Folwell was alluding to reports that Stein has raised more than $5 million and has nearly $4 million cash on hand for his run for governor. He said a possible announcement from him for a run for governor would come at an appropriate time.
"My name is out there, all over the state about running for governor and you know, just like everybody else, there'll be an announcement at the appropriate time,
Folwell told WBT. "But the main thing is a person shouldn't apply for a different job when they haven't done their current one."
Crone said North Carolina has had plenty of administrators of government over the years but in his opinion the state hasn't had a visionary since Gov.

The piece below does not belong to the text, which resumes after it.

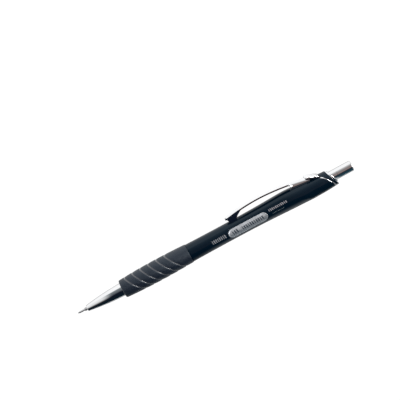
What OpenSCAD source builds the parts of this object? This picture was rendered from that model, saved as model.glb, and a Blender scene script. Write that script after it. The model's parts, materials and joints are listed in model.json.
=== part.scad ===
// Mechanical pencil for 0.5 mm lead, lying on its side as it rests on a table.
// Every piece is drawn about a local Z axis that runs from the lead tip (0)
// to the button (pencil_l), with local +X towards the clip. place() then lays
// it along the row's X axis, tip towards +X, with the clip's edge on the table.

/* [Overall] */
// Length from the lead tip to the end of the button
pencil_l = 145; // [140:1:150]
// Half diameter at the grip's crown and at the barrel's rear bulge
body_r = 5; // [4.9:0.1:5.1]

/* [Lead] */
// Radius of the lead (0.5 mm leads measure 0.56 mm)
lead_r = 0.28; // [0.27:0.01:0.29]
// Length left of the lead in use
lead_l = 34; // [20:1:38]
// Length of a spare lead
spare_l = 60; // [40:1:60]

/* [Nose] */
// Outer radius of the guide pipe
pipe_r = 0.45; // [0.4:0.05:0.5]
// Where the guide pipe starts, measured from the lead tip
pipe_s = 0.8; // [0.5:0.1:1.5]
// Where the pipe's shoulder starts
step_s = 3.5; // [3:0.1:3.8]
// Radius of the pipe's shoulder
step_r = 0.8; // [0.7:0.05:1]
// Where the cone starts
cone_s = 4.8; // [4.6:0.1:5]
// Radius of the cone's front face
cone_front_r = 1.45; // [1.35:0.05:1.5]

/* [Grip] */
// Where the rubber grip starts and the cone ends
grip_s = 23.6; // [23.4:0.1:23.8]
// Where the rubber grip ends
grip_end = 58.9; // [56:0.1:60]
// Number of oblique grooves round the grip
groove_n = 6; // [0:1:6]
// Distance from groove to groove
groove_pitch = 4.3; // [3.5:0.1:4.5]
// Depth of a groove
groove_d = 0.35; // [0.2:0.05:0.5]

/* [Clip] */
// Width of the clip arm at its root
clip_w = 4.6; // [4:0.1:5]
// Width of the clip arm at its foot
clip_foot_w = 3.8; // [3:0.1:4.2]
// Height of the arm's crest above the pencil's axis
clip_h = 8.5; // [8:0.1:9]
// Thickness of the spring strip
clip_t = 0.8; // [0.6:0.1:1]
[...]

Jim Hunt.
"North Carolina is begging for another great governor,"
He also said great governors in North Carolina's history, like John Motley Moorehead, Cameron Morrison, William Kerr Scott, Luther Hodges, and Jim Martin, all of whom made major investments into the state's infrastructure, especially the road system, built things.
Crone said Robinson has the opportunity to run a campaign that says he will fix state government and make it work better.
"I don't see the citizens clamoring for any new program right now, but they do want the mental health system to help address the fentanyl problem,"
Crone said. "They do want to be able to get an appointment at the DMV without having to wait 90 days. Let's take what we got and fix it, make it better, and that means the governor has to roll up his sleeves and go to work."
Crone said another big issue that the next governor or, most likely, the General Assembly, will have to work on is the one of electrical generation and capacity, especially with the thousands of new jobs expected over the next several years. He referred to the rolling blackouts North Carolina residents experienced over the Christmas holidays with Duke Energy.
"I don't think the governor (Cooper) has any interest in dealing with an energy generation issue the last two years of his term, so it's really going to rely on the legislature to address that."